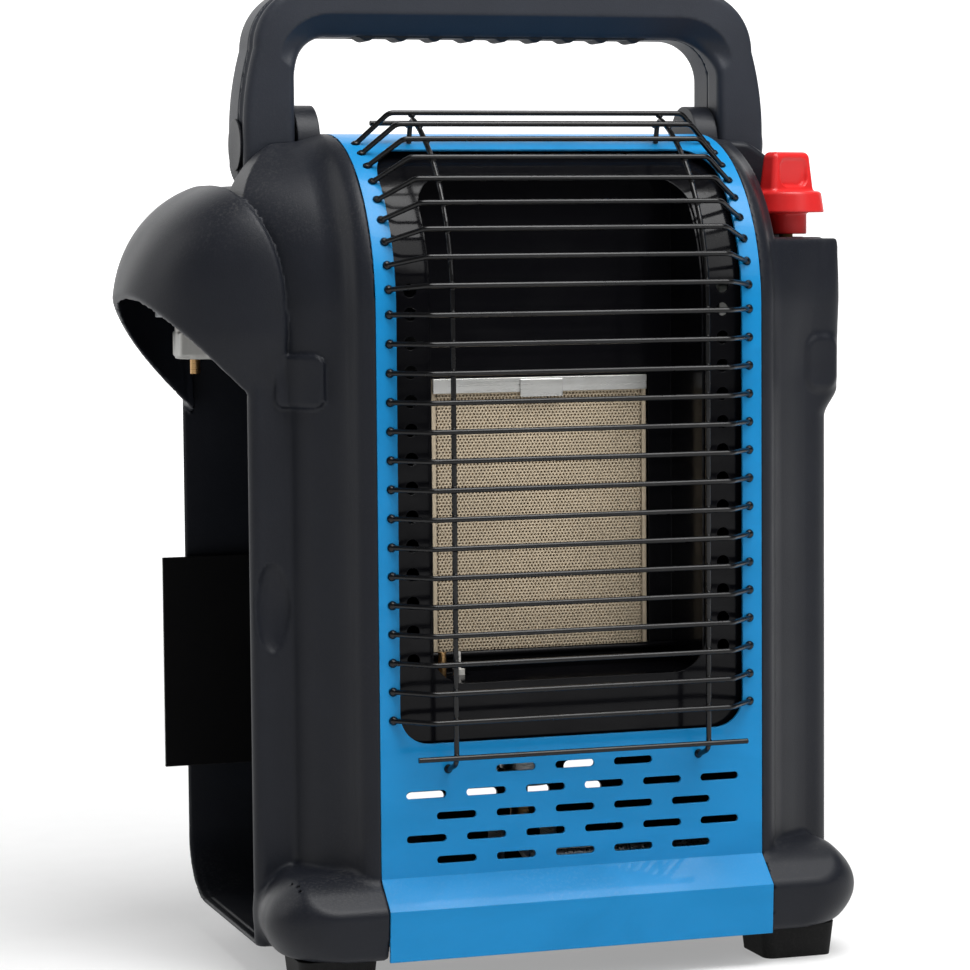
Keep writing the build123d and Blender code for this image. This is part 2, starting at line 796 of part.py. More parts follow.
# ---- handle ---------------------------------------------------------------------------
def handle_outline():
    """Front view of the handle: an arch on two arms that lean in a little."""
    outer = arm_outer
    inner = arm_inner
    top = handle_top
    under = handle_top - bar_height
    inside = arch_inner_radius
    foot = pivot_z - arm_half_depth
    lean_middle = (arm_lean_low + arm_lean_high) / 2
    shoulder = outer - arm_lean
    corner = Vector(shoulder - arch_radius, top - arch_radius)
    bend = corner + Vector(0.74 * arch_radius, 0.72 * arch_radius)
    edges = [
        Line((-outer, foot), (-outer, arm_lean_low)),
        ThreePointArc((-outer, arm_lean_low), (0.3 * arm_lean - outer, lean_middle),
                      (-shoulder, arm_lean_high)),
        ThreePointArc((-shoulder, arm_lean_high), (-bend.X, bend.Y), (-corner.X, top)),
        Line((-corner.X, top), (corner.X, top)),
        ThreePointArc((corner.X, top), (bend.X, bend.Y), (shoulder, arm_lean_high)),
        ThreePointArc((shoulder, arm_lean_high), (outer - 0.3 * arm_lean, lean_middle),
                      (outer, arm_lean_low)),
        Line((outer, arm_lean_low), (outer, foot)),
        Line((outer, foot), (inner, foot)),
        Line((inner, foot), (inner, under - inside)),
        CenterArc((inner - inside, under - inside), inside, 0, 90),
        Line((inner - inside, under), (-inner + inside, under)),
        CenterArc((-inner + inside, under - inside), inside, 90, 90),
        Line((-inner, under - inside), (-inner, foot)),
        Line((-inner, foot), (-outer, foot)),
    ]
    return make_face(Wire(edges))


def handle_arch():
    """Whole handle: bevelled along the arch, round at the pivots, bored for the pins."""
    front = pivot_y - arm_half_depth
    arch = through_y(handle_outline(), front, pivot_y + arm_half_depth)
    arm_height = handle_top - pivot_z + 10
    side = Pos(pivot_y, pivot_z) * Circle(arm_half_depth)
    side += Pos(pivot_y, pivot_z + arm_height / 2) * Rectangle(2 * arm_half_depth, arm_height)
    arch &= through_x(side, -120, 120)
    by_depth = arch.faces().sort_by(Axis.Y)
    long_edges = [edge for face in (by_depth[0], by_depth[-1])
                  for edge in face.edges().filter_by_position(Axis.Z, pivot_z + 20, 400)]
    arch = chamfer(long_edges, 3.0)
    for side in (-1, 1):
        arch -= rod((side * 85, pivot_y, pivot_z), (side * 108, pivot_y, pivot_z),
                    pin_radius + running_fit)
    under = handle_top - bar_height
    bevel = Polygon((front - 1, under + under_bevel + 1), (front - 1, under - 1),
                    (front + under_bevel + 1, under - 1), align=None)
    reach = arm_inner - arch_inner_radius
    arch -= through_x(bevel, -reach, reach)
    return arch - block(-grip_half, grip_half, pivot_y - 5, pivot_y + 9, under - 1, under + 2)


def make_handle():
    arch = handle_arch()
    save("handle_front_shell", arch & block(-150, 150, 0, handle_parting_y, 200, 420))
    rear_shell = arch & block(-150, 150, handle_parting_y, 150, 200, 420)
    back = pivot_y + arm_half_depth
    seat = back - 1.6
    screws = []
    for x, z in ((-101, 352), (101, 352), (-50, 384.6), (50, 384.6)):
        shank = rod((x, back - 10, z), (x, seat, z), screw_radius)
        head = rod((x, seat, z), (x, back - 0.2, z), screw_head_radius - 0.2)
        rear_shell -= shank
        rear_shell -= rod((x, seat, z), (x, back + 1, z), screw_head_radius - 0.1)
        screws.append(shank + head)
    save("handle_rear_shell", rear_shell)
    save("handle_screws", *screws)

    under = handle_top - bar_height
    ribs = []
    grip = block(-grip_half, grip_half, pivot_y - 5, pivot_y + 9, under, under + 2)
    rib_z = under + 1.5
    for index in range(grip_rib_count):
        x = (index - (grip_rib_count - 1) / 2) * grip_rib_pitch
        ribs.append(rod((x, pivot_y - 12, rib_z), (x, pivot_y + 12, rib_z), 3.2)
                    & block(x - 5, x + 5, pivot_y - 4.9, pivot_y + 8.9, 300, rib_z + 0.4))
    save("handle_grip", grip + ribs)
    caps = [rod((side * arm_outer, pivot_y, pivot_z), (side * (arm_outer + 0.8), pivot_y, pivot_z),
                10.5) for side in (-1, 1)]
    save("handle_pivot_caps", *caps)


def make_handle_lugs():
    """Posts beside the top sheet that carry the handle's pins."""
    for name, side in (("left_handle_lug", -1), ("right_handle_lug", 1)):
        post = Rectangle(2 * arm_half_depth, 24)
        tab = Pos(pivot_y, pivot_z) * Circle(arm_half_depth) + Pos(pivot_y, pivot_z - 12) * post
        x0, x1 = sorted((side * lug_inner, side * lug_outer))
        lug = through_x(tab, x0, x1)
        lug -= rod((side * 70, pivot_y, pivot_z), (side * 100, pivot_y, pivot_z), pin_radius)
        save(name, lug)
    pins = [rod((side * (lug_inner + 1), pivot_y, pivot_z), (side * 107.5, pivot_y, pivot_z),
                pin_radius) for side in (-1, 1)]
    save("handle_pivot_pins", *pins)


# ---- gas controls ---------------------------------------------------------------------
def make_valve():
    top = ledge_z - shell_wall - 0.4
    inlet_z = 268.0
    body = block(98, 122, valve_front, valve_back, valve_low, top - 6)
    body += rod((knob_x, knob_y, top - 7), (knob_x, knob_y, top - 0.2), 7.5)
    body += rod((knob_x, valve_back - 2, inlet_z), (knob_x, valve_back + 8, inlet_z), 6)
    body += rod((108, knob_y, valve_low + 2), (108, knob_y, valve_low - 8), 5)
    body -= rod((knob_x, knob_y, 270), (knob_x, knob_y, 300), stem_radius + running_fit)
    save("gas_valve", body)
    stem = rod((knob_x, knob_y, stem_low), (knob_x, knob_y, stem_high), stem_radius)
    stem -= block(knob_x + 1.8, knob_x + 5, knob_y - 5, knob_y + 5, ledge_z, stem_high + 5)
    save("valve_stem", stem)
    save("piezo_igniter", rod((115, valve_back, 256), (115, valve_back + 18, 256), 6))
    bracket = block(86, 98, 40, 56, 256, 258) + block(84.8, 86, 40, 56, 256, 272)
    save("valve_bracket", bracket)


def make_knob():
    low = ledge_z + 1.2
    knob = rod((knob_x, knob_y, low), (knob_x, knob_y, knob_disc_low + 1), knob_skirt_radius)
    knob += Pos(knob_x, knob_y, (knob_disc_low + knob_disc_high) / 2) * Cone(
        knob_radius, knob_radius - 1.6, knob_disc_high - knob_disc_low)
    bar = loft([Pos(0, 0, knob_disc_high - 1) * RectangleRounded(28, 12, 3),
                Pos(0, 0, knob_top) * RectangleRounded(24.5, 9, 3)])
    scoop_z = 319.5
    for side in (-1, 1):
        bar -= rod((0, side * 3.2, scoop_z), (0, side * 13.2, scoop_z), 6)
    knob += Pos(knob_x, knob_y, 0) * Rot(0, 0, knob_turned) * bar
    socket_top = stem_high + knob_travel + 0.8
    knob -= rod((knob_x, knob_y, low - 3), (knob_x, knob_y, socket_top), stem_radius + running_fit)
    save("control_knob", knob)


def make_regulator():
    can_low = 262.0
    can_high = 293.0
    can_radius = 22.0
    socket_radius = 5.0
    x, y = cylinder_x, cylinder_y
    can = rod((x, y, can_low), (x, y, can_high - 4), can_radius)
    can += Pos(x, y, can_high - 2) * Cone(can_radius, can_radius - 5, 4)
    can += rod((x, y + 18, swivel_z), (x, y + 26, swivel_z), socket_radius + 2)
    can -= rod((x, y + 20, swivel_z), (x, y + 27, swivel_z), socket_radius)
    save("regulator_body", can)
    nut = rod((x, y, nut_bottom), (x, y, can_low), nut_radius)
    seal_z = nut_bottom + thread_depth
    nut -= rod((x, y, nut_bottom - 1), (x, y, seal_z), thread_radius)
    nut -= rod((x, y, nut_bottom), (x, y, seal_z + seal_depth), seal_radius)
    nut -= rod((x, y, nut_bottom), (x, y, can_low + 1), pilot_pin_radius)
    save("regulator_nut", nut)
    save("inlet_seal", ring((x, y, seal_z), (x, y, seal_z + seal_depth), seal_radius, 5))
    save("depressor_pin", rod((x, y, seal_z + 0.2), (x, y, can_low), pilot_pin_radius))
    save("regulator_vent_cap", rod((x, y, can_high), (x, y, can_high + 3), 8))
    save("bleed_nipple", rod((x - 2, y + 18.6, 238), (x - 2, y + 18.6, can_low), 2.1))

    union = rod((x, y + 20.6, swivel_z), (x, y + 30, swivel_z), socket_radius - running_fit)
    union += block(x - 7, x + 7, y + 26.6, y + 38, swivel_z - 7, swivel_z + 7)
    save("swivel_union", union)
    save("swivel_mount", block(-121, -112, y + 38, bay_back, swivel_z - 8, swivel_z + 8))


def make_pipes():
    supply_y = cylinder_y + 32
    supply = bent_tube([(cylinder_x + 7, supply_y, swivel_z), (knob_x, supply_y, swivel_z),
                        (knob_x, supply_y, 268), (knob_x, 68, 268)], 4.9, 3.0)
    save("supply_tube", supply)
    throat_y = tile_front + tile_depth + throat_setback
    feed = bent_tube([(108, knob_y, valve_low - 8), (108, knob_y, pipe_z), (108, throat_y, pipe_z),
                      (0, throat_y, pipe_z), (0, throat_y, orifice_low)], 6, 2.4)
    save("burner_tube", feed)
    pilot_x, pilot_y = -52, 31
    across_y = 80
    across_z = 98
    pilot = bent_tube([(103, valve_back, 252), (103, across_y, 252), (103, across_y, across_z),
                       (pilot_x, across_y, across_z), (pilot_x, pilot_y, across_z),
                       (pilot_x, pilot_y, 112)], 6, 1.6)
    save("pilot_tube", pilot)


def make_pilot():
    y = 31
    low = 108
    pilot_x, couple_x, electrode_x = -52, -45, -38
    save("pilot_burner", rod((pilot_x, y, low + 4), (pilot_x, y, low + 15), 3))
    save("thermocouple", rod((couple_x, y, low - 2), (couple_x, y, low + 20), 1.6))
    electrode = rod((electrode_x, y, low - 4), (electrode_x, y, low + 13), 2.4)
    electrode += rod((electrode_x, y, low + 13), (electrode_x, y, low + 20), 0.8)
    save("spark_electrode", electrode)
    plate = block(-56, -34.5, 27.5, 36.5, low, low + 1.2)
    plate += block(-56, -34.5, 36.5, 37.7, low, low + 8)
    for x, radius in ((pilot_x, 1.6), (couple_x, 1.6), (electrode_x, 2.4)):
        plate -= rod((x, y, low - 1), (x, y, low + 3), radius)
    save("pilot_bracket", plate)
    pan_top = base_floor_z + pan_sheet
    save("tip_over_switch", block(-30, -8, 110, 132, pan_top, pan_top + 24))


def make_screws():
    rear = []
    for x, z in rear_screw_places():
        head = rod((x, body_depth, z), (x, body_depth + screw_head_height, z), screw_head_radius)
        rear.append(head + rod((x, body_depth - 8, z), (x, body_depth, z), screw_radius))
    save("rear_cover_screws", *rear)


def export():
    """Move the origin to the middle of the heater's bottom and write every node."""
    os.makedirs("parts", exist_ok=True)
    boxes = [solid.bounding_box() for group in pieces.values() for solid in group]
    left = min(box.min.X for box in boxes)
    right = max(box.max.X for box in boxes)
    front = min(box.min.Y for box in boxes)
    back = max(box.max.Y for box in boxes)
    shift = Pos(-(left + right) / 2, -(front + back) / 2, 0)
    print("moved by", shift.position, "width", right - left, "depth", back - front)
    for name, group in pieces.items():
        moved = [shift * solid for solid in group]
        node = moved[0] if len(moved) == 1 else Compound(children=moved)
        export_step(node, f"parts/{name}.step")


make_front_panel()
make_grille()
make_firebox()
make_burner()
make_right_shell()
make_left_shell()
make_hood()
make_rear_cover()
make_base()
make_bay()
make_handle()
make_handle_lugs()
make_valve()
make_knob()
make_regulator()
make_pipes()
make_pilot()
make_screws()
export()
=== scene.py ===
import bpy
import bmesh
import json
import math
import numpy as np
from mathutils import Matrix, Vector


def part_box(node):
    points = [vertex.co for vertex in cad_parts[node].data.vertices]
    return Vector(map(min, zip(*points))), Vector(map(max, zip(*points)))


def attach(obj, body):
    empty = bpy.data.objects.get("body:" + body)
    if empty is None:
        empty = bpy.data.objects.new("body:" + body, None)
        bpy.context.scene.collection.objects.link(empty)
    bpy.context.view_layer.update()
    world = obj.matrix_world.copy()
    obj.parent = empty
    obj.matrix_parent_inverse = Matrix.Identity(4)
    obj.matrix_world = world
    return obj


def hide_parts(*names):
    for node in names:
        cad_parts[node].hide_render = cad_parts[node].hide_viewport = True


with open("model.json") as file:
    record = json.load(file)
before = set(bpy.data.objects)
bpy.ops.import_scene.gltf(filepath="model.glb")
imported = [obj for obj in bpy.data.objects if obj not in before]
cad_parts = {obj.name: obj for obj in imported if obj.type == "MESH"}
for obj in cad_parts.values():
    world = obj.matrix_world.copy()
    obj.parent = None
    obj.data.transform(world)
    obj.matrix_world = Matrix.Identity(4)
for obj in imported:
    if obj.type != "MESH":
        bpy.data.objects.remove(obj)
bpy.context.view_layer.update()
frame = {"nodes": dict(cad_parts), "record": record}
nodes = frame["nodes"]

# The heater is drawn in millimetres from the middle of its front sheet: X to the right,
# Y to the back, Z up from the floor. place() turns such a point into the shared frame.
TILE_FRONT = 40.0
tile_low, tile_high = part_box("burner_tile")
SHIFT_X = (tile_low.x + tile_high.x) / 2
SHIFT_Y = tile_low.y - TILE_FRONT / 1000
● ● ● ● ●
* **What is being asked**
The line containing "make_front_panel()" opens the part, and the line containing "bpy.data.objects.remove(obj)" closes it. Output that part exactly, with both, and only that.

* **Result for this exercise**
make_front_panel()
make_grille()
make_firebox()
make_burner()
make_right_shell()
make_left_shell()
make_hood()
make_rear_cover()
make_base()
make_bay()
make_handle()
make_handle_lugs()
make_valve()
make_knob()
make_regulator()
make_pipes()
make_pilot()
make_screws()
export()
=== scene.py ===
import bpy
import bmesh
import json
import math
import numpy as np
from mathutils import Matrix, Vector


def part_box(node):
    points = [vertex.co for vertex in cad_parts[node].data.vertices]
    return Vector(map(min, zip(*points))), Vector(map(max, zip(*points)))


def attach(obj, body):
    empty = bpy.data.objects.get("body:" + body)
    if empty is None:
        empty = bpy.data.objects.new("body:" + body, None)
        bpy.context.scene.collection.objects.link(empty)
    bpy.context.view_layer.update()
    world = obj.matrix_world.copy()
    obj.parent = empty
    obj.matrix_parent_inverse = Matrix.Identity(4)
    obj.matrix_world = world
    return obj


def hide_parts(*names):
    for node in names:
        cad_parts[node].hide_render = cad_parts[node].hide_viewport = True


with open("model.json") as file:
    record = json.load(file)
before = set(bpy.data.objects)
bpy.ops.import_scene.gltf(filepath="model.glb")
imported = [obj for obj in bpy.data.objects if obj not in before]
cad_parts = {obj.name: obj for obj in imported if obj.type == "MESH"}
for obj in cad_parts.values():
    world = obj.matrix_world.copy()
    obj.parent = None
    obj.data.transform(world)
    obj.matrix_world = Matrix.Identity(4)
for obj in imported:
    if obj.type != "MESH":
        bpy.data.objects.remove(obj)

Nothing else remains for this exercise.